Диана Аркадьевна, к своему громаднейшему сожалению, не смогла присутствовать при первом визите няни в квартиру. У нее по расписанию был массаж, пропускать который ради такой ерунды не хотелось.

– Прислуга должна знать свое место! – Красиво скрестив ножки, она сидела в холле салона и давала по телефону последние наставления нервничавшей Маше. – Сразу объясни ей, что у няньки в вашем доме только обязанности, права пусть она в профсоюзах качает. Ты платишь деньги, а она за эти деньги, если потребуется, споет, спляшет и по потолку побежит.

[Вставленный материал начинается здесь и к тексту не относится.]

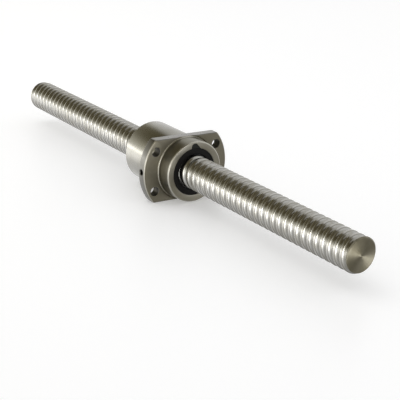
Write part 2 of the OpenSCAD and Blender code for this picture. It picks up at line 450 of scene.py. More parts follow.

Наемная рабочая сила – это не добровольная помощница на общественных началах, а подчиненная. Сразу расставь все точки над «i», чтобы боялась, уважала и не вякала. Прислуга – она и в Африке прислуга.

– Мам, – не выдержала Маша. – Где ты набралась этой старорежимной философии? Какая, елки-палки, прислуга? Я не барыня, а она не крепостная. Я хочу, чтобы с человеком, который будет рядом с моим ребенком, у меня сложились дружеские отношения. Дру-жес-ки-е!

– Друзья имеют обыкновение предавать, – глубокомысленно изрекла мама, следя взглядом за крепким мужчиной в светло-зеленой униформе.

Он тоже посмотрел на Диану Аркадьевну и заученно улыбнулся.

– А что, у вас новый массажист? – Мадам Кузнецова налегла на стойку приема, едва не выронив трубку.

– Какой массажист? – опешила Маша. – Нет у нас никакого массажиста. У нас сейчас няня будет.

– Да отстань ты со своей ерундой, – мама еще раз оценивающе оглядела мужчину. – Хочешь – дружи, хоть целуйся со своей нянькой. Ты будешь лобызать ее, она – твоего ребенка, ребенок – мужа. Или наоборот: ты – ее, она – мужа, муж – ребенка… Все, мне некогда.